[Records with modeling code]
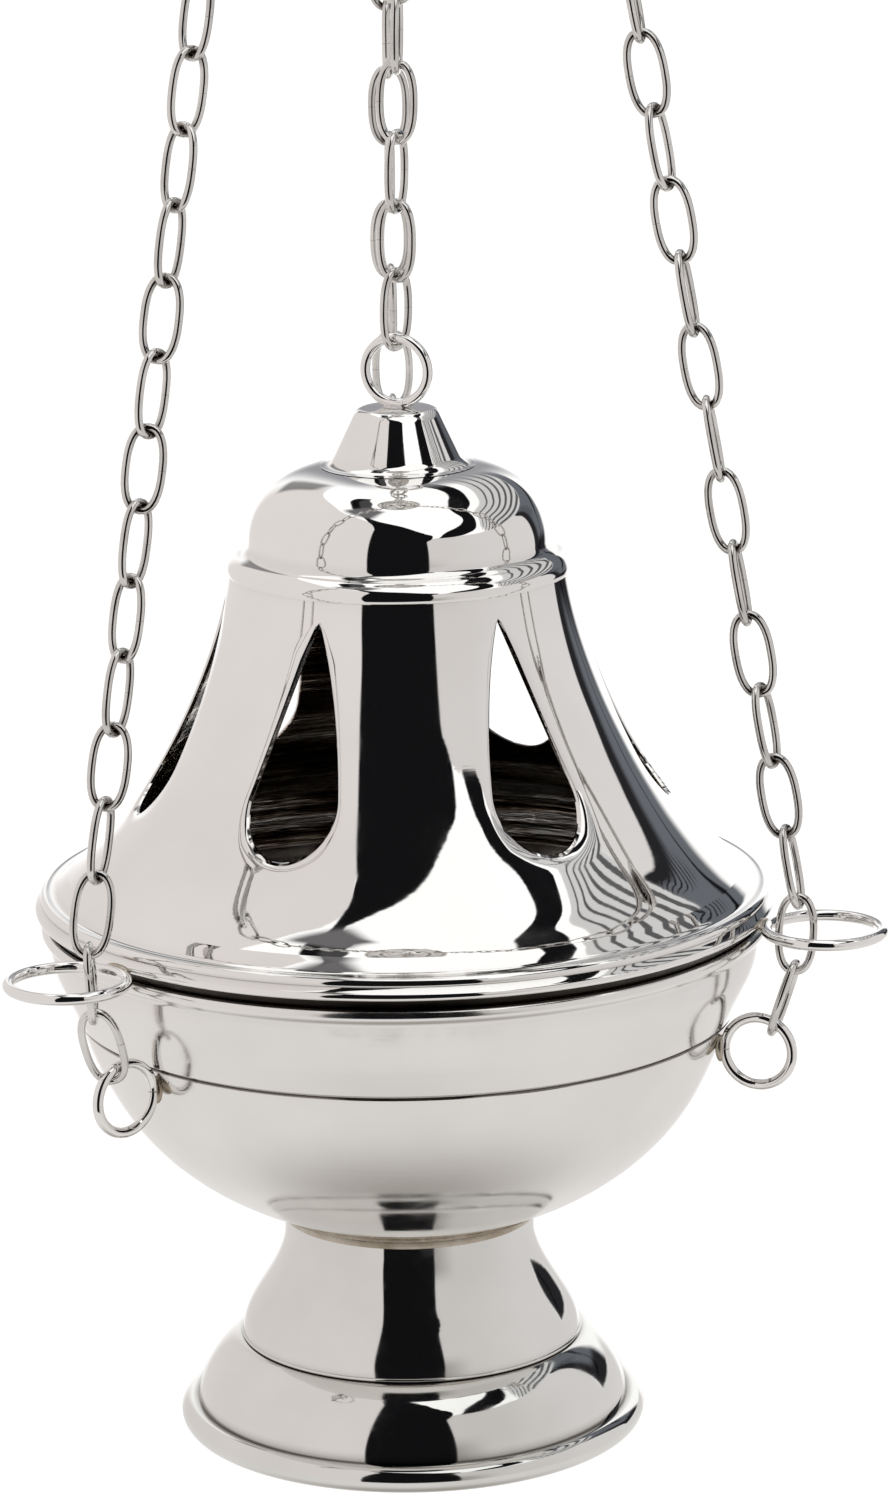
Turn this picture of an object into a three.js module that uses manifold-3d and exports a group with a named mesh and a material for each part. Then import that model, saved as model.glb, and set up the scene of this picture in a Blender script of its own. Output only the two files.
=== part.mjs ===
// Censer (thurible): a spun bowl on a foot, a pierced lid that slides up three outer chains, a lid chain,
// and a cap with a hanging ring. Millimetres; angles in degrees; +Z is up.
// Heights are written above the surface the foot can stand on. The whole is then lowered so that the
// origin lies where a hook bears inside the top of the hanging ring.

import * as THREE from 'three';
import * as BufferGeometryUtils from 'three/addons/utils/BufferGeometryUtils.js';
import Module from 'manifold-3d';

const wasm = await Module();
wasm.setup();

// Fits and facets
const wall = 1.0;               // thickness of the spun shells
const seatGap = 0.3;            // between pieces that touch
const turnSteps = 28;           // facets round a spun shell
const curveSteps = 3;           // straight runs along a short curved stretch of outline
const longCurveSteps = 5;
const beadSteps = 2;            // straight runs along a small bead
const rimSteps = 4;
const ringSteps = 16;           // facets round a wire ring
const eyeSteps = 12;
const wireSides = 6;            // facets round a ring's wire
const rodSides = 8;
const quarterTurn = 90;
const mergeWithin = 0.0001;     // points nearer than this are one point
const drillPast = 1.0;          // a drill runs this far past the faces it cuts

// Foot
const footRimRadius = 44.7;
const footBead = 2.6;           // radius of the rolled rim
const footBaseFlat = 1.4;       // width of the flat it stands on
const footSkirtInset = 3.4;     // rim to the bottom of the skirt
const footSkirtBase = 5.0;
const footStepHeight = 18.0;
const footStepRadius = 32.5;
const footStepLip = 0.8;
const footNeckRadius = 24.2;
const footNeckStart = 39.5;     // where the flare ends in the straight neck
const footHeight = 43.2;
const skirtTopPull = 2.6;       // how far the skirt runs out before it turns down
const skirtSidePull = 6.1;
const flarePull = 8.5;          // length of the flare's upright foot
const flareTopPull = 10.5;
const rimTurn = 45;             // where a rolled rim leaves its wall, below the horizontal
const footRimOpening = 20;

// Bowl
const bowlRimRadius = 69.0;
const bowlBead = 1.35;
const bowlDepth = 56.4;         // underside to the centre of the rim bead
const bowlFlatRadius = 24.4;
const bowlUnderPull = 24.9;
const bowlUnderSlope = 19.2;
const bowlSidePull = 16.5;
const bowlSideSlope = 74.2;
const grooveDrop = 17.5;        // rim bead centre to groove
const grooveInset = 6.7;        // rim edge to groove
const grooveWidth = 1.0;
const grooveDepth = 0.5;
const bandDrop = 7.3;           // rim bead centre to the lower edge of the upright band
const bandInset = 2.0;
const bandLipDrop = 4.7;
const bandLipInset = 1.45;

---

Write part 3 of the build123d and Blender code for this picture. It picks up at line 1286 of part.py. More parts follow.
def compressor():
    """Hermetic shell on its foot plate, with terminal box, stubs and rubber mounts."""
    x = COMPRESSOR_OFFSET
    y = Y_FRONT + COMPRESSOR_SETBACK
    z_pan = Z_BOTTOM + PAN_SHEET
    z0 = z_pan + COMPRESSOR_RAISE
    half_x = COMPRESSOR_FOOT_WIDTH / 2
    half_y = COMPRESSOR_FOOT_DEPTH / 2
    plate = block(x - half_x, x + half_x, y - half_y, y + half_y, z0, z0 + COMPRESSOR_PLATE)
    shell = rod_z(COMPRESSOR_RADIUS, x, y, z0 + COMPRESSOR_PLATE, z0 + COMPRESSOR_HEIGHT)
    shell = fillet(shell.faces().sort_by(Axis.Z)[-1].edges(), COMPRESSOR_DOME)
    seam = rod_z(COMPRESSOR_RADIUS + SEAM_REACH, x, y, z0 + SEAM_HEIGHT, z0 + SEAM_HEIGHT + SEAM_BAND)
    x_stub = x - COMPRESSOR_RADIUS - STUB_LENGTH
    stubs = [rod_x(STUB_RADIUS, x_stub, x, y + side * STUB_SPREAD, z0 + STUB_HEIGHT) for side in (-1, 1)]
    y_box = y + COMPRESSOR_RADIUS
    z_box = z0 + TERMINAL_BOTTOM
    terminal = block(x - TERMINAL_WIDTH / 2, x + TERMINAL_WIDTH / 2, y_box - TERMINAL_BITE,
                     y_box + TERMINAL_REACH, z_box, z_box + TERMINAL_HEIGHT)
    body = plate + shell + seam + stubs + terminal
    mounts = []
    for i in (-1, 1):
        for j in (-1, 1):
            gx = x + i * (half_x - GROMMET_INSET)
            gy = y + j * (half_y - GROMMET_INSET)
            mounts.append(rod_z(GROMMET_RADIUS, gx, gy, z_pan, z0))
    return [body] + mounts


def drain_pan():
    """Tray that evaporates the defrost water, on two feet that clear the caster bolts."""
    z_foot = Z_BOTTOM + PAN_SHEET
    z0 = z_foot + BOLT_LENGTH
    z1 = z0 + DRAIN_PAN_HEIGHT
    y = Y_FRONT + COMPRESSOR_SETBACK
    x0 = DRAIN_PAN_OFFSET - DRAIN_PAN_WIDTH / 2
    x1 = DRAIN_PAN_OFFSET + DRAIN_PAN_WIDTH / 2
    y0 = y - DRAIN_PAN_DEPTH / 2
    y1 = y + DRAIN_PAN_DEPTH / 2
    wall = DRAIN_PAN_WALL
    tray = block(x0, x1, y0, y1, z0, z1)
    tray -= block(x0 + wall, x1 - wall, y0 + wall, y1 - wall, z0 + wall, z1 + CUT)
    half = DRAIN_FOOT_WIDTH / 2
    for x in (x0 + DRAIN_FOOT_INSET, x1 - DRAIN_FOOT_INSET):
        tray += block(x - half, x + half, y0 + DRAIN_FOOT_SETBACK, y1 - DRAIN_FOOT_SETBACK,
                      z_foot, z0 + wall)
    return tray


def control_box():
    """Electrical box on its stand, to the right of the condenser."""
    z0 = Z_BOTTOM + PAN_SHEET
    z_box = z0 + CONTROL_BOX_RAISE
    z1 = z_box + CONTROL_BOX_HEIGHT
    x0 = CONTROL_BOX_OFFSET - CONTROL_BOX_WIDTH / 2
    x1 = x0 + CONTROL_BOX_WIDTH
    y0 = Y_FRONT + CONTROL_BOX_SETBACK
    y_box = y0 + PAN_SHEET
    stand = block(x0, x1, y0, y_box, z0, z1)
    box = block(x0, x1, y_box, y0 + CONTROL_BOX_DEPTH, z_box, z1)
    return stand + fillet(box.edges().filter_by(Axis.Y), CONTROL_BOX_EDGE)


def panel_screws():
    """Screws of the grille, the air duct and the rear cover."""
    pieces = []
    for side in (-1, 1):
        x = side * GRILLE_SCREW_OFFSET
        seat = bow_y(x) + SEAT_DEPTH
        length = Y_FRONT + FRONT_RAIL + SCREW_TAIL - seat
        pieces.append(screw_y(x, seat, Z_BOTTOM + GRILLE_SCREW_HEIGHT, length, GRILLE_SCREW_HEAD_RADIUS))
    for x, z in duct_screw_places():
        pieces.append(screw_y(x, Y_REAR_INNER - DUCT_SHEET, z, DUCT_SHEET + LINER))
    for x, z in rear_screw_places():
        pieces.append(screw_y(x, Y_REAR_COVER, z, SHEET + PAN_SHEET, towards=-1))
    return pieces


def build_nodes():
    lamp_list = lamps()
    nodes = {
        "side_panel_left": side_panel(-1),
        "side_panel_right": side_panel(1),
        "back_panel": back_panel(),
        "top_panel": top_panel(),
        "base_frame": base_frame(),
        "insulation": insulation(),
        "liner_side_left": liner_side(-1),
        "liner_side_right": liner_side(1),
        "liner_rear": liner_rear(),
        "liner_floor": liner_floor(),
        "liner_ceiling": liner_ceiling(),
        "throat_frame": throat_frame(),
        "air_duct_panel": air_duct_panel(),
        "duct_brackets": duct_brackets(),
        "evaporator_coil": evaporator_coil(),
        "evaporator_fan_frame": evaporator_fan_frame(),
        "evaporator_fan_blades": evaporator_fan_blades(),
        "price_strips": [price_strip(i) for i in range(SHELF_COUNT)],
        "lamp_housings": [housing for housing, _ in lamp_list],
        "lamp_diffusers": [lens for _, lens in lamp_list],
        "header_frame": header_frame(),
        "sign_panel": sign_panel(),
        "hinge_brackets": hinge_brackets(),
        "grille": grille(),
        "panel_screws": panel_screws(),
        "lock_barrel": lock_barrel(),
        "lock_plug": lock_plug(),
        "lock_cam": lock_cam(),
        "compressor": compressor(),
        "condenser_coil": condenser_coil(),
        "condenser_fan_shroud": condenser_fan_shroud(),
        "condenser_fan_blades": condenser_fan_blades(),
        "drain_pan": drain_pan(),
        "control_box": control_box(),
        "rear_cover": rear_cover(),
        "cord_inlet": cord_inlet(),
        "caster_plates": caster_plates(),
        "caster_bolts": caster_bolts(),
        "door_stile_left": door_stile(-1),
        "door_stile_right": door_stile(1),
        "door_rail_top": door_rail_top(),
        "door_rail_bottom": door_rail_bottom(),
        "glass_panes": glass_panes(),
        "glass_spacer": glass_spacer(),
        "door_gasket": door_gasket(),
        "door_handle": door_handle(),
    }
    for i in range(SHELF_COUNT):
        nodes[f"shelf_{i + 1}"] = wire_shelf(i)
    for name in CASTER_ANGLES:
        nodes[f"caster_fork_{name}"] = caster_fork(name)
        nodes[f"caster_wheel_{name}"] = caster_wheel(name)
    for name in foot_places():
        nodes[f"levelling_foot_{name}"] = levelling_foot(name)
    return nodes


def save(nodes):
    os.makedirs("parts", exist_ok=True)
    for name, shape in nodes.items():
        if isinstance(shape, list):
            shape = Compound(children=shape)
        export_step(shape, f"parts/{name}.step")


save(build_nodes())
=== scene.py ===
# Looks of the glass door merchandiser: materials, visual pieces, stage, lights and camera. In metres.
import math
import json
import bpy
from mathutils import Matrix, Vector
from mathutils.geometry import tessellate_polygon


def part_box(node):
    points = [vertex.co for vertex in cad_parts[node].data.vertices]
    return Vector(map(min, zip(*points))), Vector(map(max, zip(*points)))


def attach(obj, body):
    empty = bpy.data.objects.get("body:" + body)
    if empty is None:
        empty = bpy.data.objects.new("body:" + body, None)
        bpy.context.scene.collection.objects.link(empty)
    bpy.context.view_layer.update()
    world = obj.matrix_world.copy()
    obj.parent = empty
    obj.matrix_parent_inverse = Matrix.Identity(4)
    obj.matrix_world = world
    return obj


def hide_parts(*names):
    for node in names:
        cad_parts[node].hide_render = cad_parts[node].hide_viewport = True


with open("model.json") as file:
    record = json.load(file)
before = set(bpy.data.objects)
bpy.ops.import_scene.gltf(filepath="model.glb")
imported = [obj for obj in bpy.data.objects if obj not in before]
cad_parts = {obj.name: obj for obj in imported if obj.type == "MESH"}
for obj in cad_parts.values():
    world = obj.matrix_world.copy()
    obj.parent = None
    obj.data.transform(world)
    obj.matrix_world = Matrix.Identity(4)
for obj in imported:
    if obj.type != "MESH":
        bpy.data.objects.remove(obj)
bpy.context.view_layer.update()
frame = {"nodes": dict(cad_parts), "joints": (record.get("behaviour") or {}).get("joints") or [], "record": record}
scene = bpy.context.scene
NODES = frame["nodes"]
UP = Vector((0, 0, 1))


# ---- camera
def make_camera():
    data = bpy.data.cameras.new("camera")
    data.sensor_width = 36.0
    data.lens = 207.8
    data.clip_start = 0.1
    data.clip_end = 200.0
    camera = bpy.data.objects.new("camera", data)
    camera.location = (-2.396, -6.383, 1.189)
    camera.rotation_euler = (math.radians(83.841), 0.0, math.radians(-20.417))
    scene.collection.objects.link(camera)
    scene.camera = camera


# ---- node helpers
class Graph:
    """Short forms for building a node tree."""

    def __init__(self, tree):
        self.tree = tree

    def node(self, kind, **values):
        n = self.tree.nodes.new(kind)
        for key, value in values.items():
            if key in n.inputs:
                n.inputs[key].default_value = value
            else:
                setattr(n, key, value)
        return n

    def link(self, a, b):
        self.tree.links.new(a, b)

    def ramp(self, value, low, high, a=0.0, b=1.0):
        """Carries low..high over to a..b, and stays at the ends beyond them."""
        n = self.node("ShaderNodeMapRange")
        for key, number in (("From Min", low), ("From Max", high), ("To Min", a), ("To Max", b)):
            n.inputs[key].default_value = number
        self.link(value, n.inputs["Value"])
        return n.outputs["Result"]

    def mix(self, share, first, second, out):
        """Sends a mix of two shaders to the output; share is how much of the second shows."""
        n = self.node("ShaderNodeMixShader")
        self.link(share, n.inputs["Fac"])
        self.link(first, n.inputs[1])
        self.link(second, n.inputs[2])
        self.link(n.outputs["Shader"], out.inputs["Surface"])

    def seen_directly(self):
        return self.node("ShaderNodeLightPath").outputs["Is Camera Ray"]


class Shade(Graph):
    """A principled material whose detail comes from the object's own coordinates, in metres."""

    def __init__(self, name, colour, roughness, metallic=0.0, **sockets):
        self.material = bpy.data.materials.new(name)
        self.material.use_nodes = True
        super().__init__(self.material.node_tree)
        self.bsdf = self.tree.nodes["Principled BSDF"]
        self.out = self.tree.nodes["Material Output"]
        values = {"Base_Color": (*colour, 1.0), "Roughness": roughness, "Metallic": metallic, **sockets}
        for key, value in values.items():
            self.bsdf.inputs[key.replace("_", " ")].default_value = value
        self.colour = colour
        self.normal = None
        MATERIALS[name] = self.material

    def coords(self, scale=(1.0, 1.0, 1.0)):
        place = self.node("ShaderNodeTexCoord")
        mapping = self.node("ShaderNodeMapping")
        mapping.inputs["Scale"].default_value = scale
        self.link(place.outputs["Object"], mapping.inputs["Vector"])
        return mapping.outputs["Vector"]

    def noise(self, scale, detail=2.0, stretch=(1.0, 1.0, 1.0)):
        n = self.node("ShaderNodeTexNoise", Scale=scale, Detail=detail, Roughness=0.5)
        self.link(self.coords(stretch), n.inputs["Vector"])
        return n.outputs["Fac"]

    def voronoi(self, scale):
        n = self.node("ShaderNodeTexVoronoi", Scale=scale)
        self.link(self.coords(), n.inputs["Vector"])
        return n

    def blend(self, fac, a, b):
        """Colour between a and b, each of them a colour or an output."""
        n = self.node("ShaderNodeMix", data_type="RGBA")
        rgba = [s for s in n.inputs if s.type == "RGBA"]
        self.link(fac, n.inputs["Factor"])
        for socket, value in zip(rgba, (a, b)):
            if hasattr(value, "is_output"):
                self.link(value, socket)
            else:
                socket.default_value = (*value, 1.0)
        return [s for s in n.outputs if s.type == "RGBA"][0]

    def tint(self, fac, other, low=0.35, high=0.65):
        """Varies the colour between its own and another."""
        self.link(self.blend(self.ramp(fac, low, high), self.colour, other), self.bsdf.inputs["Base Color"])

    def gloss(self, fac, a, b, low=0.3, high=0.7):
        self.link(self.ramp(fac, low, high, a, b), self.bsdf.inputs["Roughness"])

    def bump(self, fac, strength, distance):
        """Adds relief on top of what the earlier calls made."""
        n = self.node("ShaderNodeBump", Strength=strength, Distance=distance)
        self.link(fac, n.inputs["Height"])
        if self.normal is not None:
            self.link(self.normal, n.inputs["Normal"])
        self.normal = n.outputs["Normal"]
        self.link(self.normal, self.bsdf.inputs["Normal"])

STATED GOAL
Look back at the entries above and repeat, unchanged, every line from the line holding "Turn this picture" through the line holding "wasm.setup();".

REPLY TO THE EXERCISE
Turn this picture of an object into a three.js module that uses manifold-3d and exports a group with a named mesh and a material for each part. Then import that model, saved as model.glb, and set up the scene of this picture in a Blender script of its own. Output only the two files.
=== part.mjs ===
// Censer (thurible): a spun bowl on a foot, a pierced lid that slides up three outer chains, a lid chain,
// and a cap with a hanging ring. Millimetres; angles in degrees; +Z is up.
// Heights are written above the surface the foot can stand on. The whole is then lowered so that the
// origin lies where a hook bears inside the top of the hanging ring.

import * as THREE from 'three';
import * as BufferGeometryUtils from 'three/addons/utils/BufferGeometryUtils.js';
import Module from 'manifold-3d';

const wasm = await Module();
wasm.setup();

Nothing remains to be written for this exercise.